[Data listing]
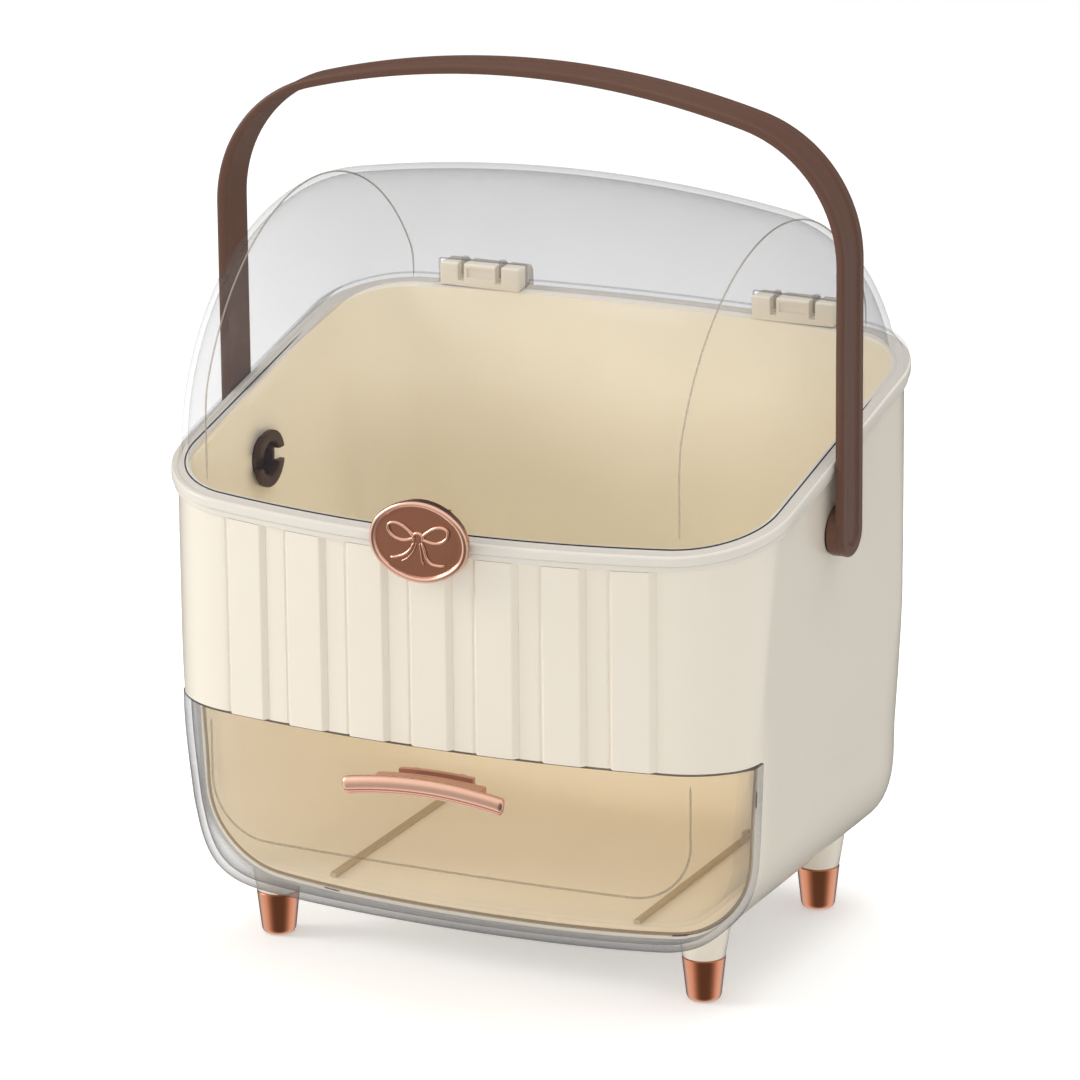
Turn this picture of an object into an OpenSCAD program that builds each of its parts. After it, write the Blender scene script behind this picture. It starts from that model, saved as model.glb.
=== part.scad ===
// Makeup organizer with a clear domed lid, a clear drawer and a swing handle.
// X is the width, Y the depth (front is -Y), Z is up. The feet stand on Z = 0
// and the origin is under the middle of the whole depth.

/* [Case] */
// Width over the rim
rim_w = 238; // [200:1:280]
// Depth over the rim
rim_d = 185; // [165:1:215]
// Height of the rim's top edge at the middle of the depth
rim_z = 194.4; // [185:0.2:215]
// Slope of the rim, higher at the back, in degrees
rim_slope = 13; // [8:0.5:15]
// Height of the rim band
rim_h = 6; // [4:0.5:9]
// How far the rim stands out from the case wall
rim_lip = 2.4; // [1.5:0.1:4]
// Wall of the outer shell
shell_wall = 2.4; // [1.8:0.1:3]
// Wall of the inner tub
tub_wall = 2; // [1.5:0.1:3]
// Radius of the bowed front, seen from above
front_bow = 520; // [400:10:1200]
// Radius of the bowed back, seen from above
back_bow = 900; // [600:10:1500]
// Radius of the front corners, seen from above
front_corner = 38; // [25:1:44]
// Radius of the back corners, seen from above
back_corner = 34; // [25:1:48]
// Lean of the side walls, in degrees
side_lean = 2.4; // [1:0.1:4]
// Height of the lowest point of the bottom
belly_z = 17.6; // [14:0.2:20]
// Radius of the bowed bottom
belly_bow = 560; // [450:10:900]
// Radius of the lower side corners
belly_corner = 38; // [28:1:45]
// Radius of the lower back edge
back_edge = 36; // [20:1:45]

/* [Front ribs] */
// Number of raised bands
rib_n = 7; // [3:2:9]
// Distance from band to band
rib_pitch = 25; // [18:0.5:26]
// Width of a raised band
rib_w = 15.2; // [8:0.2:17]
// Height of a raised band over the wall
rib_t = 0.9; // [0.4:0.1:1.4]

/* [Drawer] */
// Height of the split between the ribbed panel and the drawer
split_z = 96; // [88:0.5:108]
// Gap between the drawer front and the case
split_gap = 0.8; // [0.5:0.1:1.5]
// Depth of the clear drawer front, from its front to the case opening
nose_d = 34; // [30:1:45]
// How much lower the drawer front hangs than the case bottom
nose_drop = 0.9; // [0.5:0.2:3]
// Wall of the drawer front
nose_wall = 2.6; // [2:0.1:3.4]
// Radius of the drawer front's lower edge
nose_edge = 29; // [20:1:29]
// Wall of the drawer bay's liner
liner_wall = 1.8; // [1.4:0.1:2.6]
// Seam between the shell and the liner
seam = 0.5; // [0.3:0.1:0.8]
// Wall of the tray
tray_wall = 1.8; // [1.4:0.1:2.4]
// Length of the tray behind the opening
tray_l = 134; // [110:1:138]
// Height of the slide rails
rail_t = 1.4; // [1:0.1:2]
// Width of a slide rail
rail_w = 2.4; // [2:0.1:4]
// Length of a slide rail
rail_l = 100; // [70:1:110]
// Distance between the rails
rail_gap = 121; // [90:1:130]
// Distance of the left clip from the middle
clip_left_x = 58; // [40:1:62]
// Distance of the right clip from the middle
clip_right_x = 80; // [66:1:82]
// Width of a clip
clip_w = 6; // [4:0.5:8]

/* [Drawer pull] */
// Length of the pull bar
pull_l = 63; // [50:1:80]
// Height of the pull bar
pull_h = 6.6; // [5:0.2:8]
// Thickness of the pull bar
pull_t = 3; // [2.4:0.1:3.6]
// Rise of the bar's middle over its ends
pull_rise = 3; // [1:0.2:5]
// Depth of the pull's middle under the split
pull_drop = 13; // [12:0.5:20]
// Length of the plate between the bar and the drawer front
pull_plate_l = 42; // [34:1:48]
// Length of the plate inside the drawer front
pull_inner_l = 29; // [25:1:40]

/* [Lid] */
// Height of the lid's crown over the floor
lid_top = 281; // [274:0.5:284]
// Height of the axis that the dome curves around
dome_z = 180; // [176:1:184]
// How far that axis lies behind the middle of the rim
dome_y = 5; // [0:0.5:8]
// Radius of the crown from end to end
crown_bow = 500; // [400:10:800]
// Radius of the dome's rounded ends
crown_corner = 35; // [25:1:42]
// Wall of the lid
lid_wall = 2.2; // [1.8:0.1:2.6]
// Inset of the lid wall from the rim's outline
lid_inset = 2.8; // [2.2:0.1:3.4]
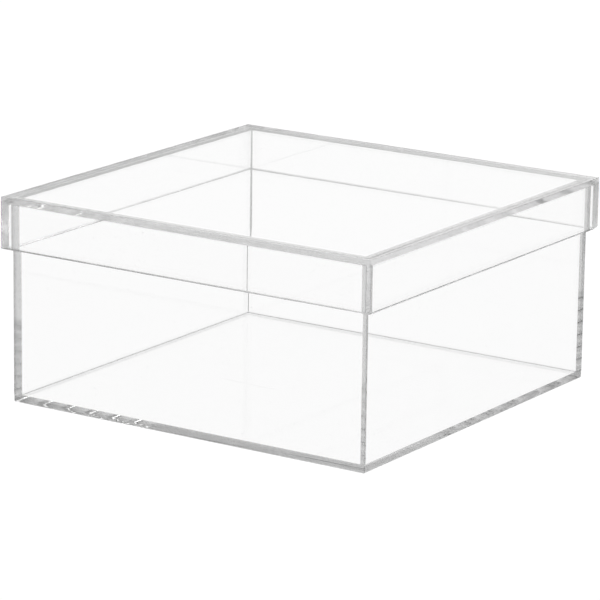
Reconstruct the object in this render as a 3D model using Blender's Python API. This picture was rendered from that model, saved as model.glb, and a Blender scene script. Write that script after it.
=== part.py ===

### Short task:
Only the lines from the beginning of the material to the line containing "rib_t = 0.9; // [0.4:0.1:1.4]" should be echoed, verbatim and in full.

### The reply:
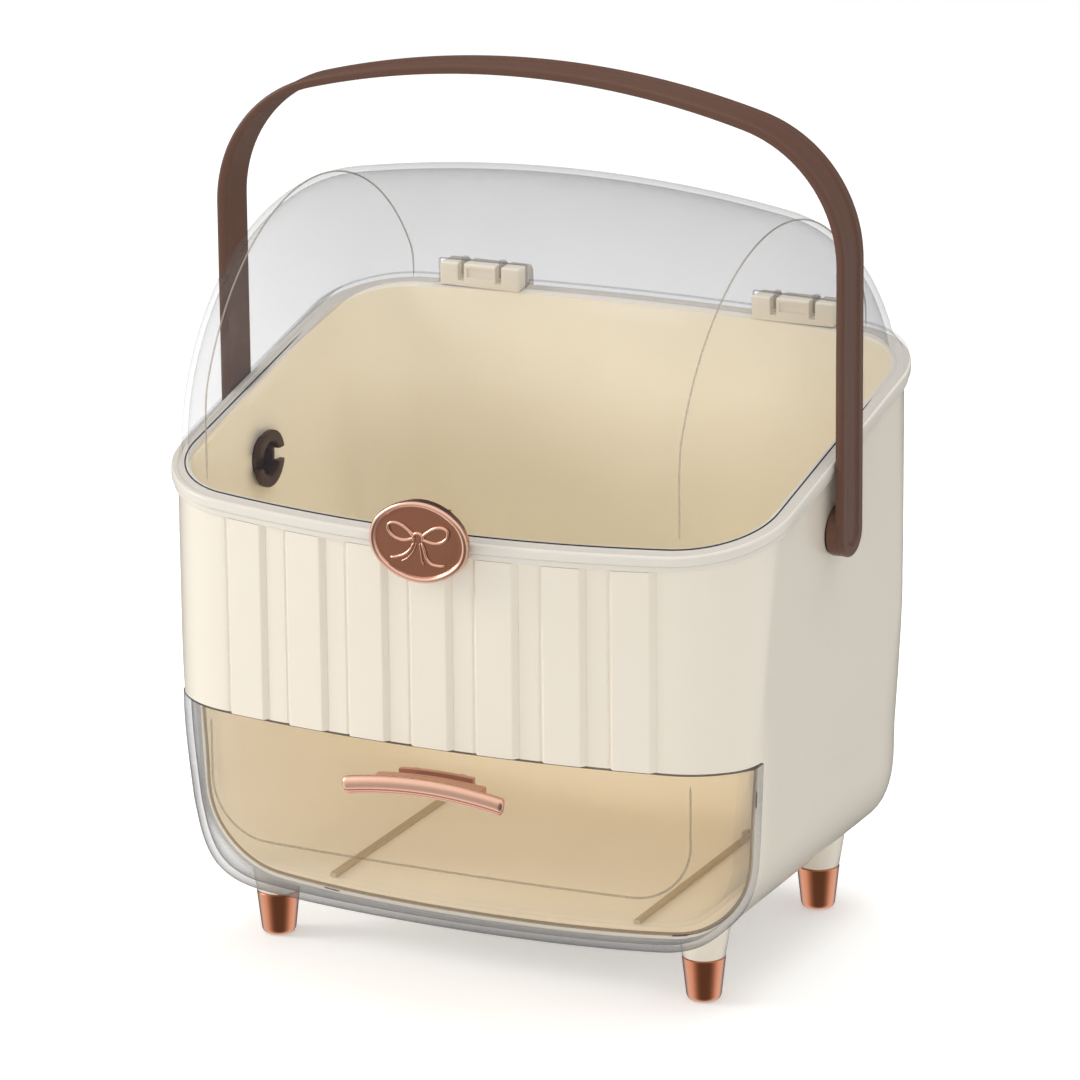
Turn this picture of an object into an OpenSCAD program that builds each of its parts. After it, write the Blender scene script behind this picture. It starts from that model, saved as model.glb.
=== part.scad ===
// Makeup organizer with a clear domed lid, a clear drawer and a swing handle.
// X is the width, Y the depth (front is -Y), Z is up. The feet stand on Z = 0
// and the origin is under the middle of the whole depth.

/* [Case] */
// Width over the rim
rim_w = 238; // [200:1:280]
// Depth over the rim
rim_d = 185; // [165:1:215]
// Height of the rim's top edge at the middle of the depth
rim_z = 194.4; // [185:0.2:215]
// Slope of the rim, higher at the back, in degrees
rim_slope = 13; // [8:0.5:15]
// Height of the rim band
rim_h = 6; // [4:0.5:9]
// How far the rim stands out from the case wall
rim_lip = 2.4; // [1.5:0.1:4]
// Wall of the outer shell
shell_wall = 2.4; // [1.8:0.1:3]
// Wall of the inner tub
tub_wall = 2; // [1.5:0.1:3]
// Radius of the bowed front, seen from above
front_bow = 520; // [400:10:1200]
// Radius of the bowed back, seen from above
back_bow = 900; // [600:10:1500]
// Radius of the front corners, seen from above
front_corner = 38; // [25:1:44]
// Radius of the back corners, seen from above
back_corner = 34; // [25:1:48]
// Lean of the side walls, in degrees
side_lean = 2.4; // [1:0.1:4]
// Height of the lowest point of the bottom
belly_z = 17.6; // [14:0.2:20]
// Radius of the bowed bottom
belly_bow = 560; // [450:10:900]
// Radius of the lower side corners
belly_corner = 38; // [28:1:45]
// Radius of the lower back edge
back_edge = 36; // [20:1:45]

/* [Front ribs] */
// Number of raised bands
rib_n = 7; // [3:2:9]
// Distance from band to band
rib_pitch = 25; // [18:0.5:26]
// Width of a raised band
rib_w = 15.2; // [8:0.2:17]
// Height of a raised band over the wall
rib_t = 0.9; // [0.4:0.1:1.4]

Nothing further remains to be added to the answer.